Networked Living – SAMDY
SAMDY stands for Sensor-based Adaptive Monitoring System for the behavioural analysis of the elderly and, following a development- and pilot phase in 2013, is now used on a regular basis by the Social Network St. Georg, a regional care provider. The idea: To help enable old people to live in their own homes for as long as possible, their flats and houses are fitted with a range of sensors which register their daily movements and actions. These are motion sensors and contact sensors fixed to external doors, but also to fridge and oven doors along with tracking systems and bed sensors. The latter can register movements during sleep and different depths of sleep as well as monitoring the heart rate. As soon as the sensors register a breach of the norm, specified as deviations from pre-defined, normal behaviour(s), a warning system alerts members of the (nursing) care service wirelessly so that they can immediately take the appropriate measures.
The Service- and Care robot Care-O-bot 4
A robot developed by a Working Group at the Fraunhofer Institute for Manufacturing Engineering and Automation in Stuttgart is not yet being used. Development of the 4th generation of Care-O-bot was only finished at the beginning of the year. As a mobile service- and care robot its purpose is to assist the user in the household and, just like SAMDY, to enable the user to live as independently a life as possible in their own home for as long as possible. Care-O-bot safely moves around people, recognises typical household objects, can grip them and take them to certain locations, can set the table or open doors and drawers. With respective programming, it also reacts when someone has fallen and is lying on the floor, immediately establishing contact with an emergency service provider.
How do we want to live?
Advanced AAL technologies such as robots are not yet fully utilised worldwide, but their development and testing is already advanced to such a degree that we can soon expect them to be widely used. However, before this happens we should ask ourselves: Do we want this? Do we want to live at home alone and surrounded by technology when we are ill or old? Do we want our every movement registered and passed on to third parties, as is required for the concept of the SAMDY system? Do we want a robot to bring us water? This is an individual issue as well as one for society as a whole, and all of us should think about answers here to ensure that we don’t feel we have become overtaken by these developments. This is the firm opinion of Dr. Arne Menzeschke, Head of the Department for Ethics and Anthropology at the Institute for Technology, Theology and Natural Sciences at the Ludwig-Maximilian University Munich and one of the organisers of the Congress.

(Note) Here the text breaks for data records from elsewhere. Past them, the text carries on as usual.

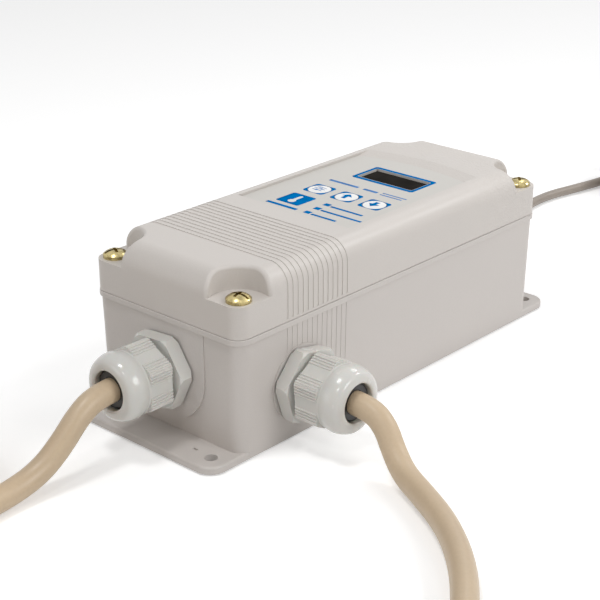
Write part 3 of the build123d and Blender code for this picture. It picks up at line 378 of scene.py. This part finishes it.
def addStipple(mat, s):
    # raised dots whose depth grows along Y, as at the far end of the cover
    tree = mat.node_tree
    shader = tree.nodes["Principled BSDF"]
    old = shader.inputs["Normal"].links[0].from_node
    place = add(tree, "TexCoord")
    axes = add(tree, "SeparateXYZ")
    join(tree, place, "Object", axes, "Vector")
    growth = add(tree, "MapRange")
    growth.inputs["From Min"].default_value, growth.inputs["From Max"].default_value = s["start"] * mm, s["end"] * mm
    join(tree, axes, "Y", growth, "Value")
    dots = add(tree, "TexVoronoi", Scale=s["scale"], Randomness=1.0)
    join(tree, place, "Object", dots, "Vector")
    depth = add(tree, "Math")
    depth.operation = "MULTIPLY"
    join(tree, dots, "Distance", depth, 0)
    join(tree, growth, "Result", depth, 1)
    bump = add(tree, "Bump", Strength=s["strength"], Distance=s["depth"] * mm)
    join(tree, depth, "Value", bump, "Height")
    join(tree, old, "Normal", bump, "Normal")
    join(tree, bump, "Normal", shader, "Normal")


addStipple(coverPlastic, stippleSettings)


def addBands(mat, axis, period, colour, share, soft=0.08):
    # straight bands of a second colour: laminations, windings, ribbon strands
    tree = mat.node_tree
    shader = tree.nodes["Principled BSDF"]
    old = shader.inputs["Base Color"].links[0].from_socket
    place = add(tree, "TexCoord")
    # the wave texture repeats every pi / 10 at scale 1
    wave = add(tree, "TexWave", Scale=0.31416 / (period * mm), Distortion=0.0)
    wave.wave_type, wave.bands_direction, wave.wave_profile = "BANDS", axis, "SIN"
    join(tree, place, "Object", wave, "Vector")
    edge = add(tree, "MapRange")
    edge.inputs["From Min"].default_value, edge.inputs["From Max"].default_value = share - soft, share + soft
    join(tree, wave, "Fac", edge, "Value")
    both = add(tree, "Mix")
    both.data_type = "RGBA"
    join(tree, edge, "Result", both, 0)
    tree.links.new(old, both.inputs[6])
    both.inputs[7].default_value = (*colour, 1)
    tree.links.new(both.outputs[2], shader.inputs["Base Color"])
    return mat


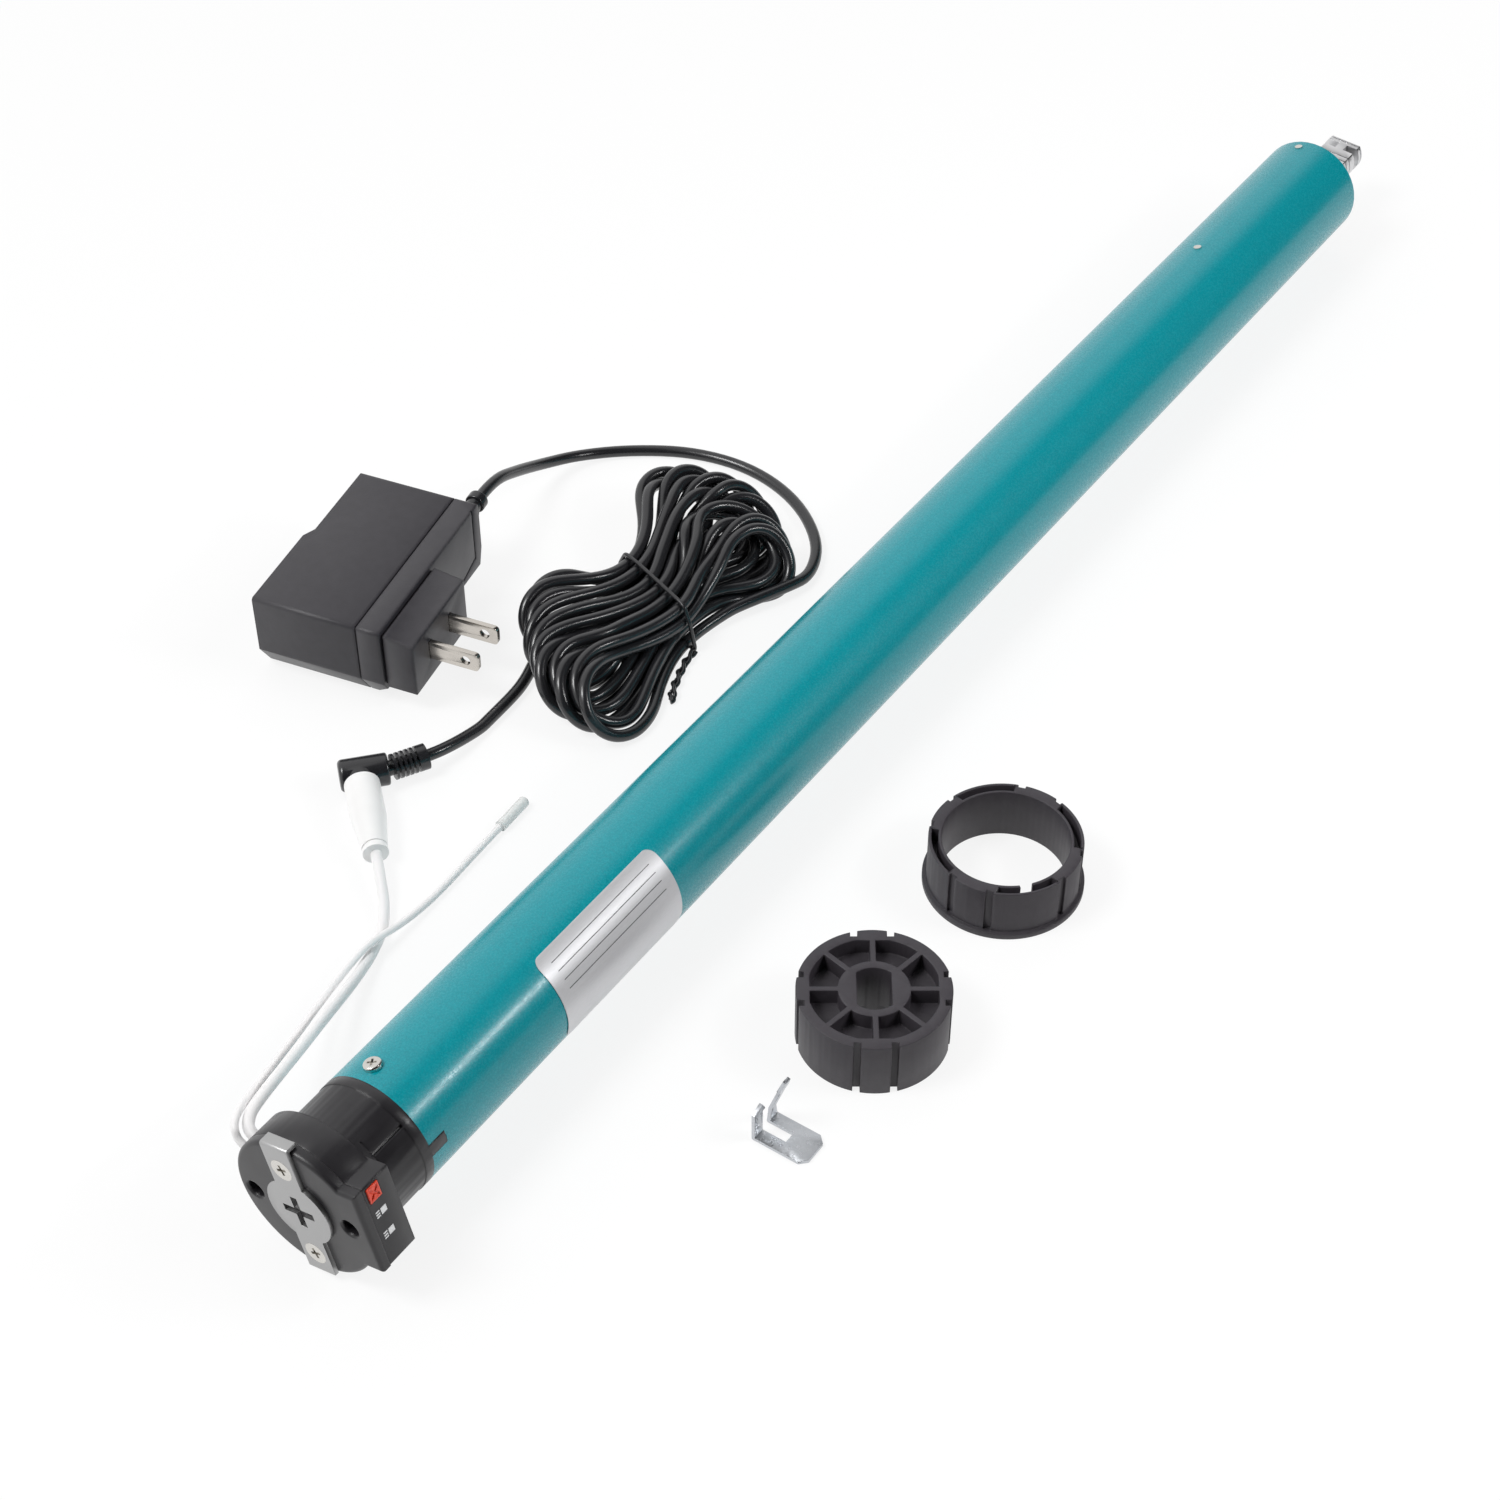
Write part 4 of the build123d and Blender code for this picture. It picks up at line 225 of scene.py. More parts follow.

Ethical Evaluation Instrument MEESTAR
Therefore he developed a tool for the evaluation of AAL applications in the context of a study initiated by the Federal Ministry of Education and Research ('Ethical Questions around Ambient Assisted Living Systems') which collects the advantages and disadvantages of new technological approaches and developments and all their aspects (legal, economic, social and moral) and evaluates them. Since 2012 there has been a recommendation that all AAL projects promoted by the Federal Ministry of Education and Research should carry out a MEESTAR, i.e. a Model for the Ethical Evaluation of Socio-Technological Arrangements, in the form of two-day workshops.
The conclusion: Whilst we still have the cognitive facilities we should each answer the question as to how we would like to be looked after and cared for in the future, and we should establish procedures which allow us to live a truly self-determined life to the end.